§ **THE PROBLEM**
Find the string "this" and gather every line that holds it.

**** MATERIAL TO PROCESS ****

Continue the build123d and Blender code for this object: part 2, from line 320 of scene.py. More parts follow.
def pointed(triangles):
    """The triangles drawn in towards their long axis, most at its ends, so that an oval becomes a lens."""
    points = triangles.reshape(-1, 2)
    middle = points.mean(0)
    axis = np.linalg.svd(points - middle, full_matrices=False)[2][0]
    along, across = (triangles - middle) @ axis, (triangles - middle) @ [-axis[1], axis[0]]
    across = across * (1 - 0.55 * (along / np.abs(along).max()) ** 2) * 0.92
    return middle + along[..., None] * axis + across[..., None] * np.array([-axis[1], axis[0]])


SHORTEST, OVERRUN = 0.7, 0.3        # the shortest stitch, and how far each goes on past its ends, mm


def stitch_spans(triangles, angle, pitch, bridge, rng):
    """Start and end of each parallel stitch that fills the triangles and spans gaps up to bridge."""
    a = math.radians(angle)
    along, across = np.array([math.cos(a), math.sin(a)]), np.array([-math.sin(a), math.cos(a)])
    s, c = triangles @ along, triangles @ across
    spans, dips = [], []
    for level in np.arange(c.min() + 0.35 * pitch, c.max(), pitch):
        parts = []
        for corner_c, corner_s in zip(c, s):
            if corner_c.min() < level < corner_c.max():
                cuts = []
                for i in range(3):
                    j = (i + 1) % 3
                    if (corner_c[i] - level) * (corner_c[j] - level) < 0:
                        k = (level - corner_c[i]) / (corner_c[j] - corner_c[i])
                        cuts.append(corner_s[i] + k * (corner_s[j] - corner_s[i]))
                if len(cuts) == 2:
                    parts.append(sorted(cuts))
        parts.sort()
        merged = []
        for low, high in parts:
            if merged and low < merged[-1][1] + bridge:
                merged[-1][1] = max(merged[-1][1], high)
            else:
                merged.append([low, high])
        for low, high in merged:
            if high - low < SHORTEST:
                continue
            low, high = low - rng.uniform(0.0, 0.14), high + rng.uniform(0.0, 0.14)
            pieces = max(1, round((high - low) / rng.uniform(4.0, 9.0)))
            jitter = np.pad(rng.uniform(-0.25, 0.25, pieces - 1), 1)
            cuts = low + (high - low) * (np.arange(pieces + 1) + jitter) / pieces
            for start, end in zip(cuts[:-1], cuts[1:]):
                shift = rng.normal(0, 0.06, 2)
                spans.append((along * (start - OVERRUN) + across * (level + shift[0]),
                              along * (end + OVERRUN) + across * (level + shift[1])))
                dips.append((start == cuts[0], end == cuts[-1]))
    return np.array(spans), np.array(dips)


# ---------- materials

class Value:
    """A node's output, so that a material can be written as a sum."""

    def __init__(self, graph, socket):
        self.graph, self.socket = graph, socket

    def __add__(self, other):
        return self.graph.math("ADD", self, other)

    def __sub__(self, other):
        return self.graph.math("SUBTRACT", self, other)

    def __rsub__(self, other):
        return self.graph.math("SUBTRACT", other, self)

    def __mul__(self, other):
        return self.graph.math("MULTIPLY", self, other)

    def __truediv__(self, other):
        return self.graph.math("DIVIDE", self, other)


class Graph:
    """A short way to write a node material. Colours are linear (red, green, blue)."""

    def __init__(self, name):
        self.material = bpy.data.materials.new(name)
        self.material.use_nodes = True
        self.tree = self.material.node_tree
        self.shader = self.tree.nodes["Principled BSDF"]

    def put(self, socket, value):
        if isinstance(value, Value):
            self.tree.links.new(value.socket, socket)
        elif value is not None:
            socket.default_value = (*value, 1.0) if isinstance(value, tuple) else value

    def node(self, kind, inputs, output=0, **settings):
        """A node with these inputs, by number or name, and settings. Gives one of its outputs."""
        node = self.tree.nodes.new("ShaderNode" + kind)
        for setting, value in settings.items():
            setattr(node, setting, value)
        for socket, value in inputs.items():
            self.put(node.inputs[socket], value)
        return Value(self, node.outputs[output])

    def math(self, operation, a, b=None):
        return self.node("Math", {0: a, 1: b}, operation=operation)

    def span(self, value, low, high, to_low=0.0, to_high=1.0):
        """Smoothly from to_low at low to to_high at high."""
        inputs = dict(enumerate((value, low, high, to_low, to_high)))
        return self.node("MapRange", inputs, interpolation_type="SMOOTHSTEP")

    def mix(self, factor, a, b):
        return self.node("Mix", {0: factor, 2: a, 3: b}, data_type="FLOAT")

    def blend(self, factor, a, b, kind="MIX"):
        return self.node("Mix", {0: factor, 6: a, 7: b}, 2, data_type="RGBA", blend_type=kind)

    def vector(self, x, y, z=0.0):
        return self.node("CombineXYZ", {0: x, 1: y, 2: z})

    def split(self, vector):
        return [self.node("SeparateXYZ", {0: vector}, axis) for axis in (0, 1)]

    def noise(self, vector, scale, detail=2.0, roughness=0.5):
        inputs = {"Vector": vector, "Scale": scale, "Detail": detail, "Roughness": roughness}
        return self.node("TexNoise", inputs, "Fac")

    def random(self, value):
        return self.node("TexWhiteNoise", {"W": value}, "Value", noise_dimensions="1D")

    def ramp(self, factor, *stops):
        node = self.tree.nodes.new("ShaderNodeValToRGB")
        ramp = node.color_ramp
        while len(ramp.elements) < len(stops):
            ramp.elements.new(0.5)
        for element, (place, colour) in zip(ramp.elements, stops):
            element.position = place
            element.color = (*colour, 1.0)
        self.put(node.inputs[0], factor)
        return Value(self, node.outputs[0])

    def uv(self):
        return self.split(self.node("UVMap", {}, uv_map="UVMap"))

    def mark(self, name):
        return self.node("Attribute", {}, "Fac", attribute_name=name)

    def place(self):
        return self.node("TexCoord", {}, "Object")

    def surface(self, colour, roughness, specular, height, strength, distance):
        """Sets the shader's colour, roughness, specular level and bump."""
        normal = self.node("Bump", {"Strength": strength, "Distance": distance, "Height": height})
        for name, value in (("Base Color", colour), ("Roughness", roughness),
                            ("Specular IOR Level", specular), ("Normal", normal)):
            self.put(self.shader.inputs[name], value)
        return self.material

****
**** MATERIAL TO PROCESS ****

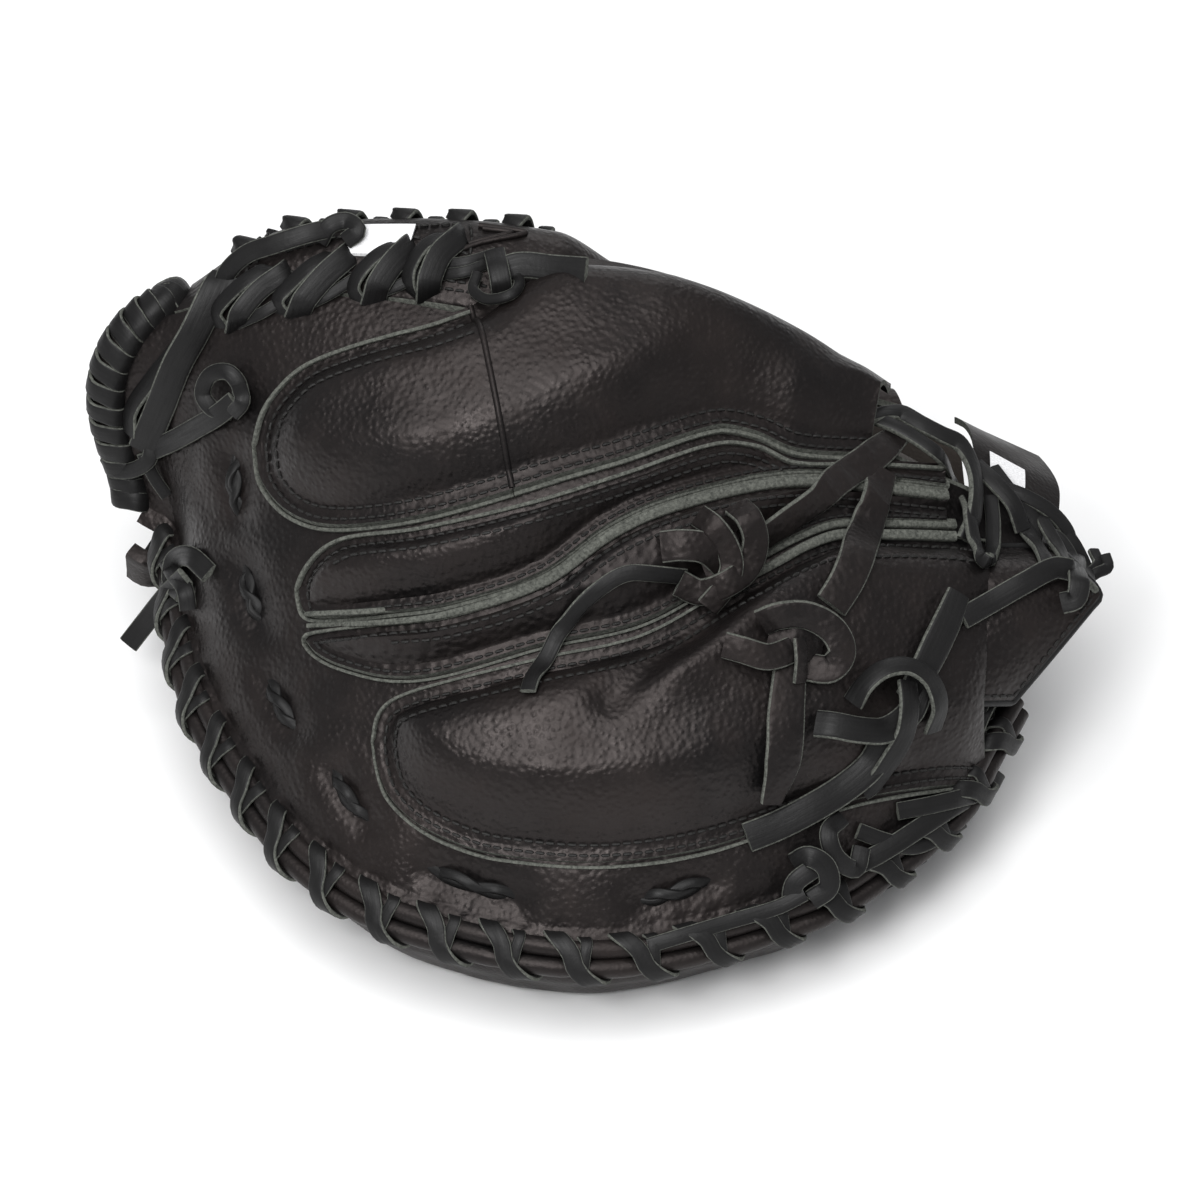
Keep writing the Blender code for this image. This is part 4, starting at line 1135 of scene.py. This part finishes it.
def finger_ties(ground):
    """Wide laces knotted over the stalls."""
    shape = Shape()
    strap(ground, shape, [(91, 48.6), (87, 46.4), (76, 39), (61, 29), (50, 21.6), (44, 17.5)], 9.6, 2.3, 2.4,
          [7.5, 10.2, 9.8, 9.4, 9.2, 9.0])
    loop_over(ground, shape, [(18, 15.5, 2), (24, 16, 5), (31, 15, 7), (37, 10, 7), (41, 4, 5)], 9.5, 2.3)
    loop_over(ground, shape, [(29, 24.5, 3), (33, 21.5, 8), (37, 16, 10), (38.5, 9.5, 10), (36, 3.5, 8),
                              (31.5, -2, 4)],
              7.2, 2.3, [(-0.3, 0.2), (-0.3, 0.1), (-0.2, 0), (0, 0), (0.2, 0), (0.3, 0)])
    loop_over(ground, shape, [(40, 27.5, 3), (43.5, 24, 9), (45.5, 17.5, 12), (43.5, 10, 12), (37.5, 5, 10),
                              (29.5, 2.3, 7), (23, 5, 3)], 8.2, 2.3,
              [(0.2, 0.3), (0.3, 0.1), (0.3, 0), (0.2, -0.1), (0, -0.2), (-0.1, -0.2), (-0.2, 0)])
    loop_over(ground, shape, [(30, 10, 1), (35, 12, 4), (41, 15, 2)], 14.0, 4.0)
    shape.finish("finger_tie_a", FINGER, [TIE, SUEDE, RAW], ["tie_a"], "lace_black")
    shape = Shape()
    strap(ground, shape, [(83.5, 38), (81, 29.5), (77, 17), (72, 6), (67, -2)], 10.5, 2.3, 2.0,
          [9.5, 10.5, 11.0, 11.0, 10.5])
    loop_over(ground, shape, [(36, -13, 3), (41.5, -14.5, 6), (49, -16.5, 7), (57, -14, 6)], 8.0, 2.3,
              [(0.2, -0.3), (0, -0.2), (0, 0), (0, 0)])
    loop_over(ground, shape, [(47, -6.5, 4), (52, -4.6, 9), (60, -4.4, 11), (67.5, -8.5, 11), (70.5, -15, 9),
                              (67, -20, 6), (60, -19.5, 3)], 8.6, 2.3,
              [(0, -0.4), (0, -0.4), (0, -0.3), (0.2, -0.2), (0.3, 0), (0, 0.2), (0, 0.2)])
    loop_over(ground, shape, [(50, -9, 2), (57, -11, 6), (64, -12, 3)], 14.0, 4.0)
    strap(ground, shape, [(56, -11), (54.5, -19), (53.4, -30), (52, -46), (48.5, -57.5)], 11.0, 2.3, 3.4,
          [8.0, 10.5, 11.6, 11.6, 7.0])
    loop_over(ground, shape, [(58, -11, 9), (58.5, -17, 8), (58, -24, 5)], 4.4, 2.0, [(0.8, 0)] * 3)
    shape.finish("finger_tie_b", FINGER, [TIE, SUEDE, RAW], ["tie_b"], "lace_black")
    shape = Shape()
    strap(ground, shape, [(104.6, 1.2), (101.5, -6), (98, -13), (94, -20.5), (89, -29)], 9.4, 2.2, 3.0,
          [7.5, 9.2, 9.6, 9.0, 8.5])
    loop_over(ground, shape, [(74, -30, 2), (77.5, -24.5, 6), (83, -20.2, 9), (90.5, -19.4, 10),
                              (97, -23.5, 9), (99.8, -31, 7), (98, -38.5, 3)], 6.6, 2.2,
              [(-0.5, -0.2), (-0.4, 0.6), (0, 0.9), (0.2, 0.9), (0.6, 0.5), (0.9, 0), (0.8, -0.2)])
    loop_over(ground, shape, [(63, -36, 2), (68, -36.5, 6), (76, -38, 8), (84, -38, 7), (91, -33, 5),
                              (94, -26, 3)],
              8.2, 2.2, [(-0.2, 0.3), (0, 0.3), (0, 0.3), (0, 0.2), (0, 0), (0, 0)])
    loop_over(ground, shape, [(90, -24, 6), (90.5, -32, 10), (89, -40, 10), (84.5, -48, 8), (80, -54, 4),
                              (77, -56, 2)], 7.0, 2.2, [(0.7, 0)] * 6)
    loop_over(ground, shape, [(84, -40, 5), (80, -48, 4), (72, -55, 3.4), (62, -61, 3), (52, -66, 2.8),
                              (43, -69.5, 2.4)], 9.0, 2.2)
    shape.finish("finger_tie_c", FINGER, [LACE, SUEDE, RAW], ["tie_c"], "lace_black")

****

§ **TASK RESPONSE**
Continue the build123d and Blender code for this object: part 2, from line 320 of scene.py. More parts follow.
Keep writing the Blender code for this image. This is part 4, starting at line 1135 of scene.py. This part finishes it.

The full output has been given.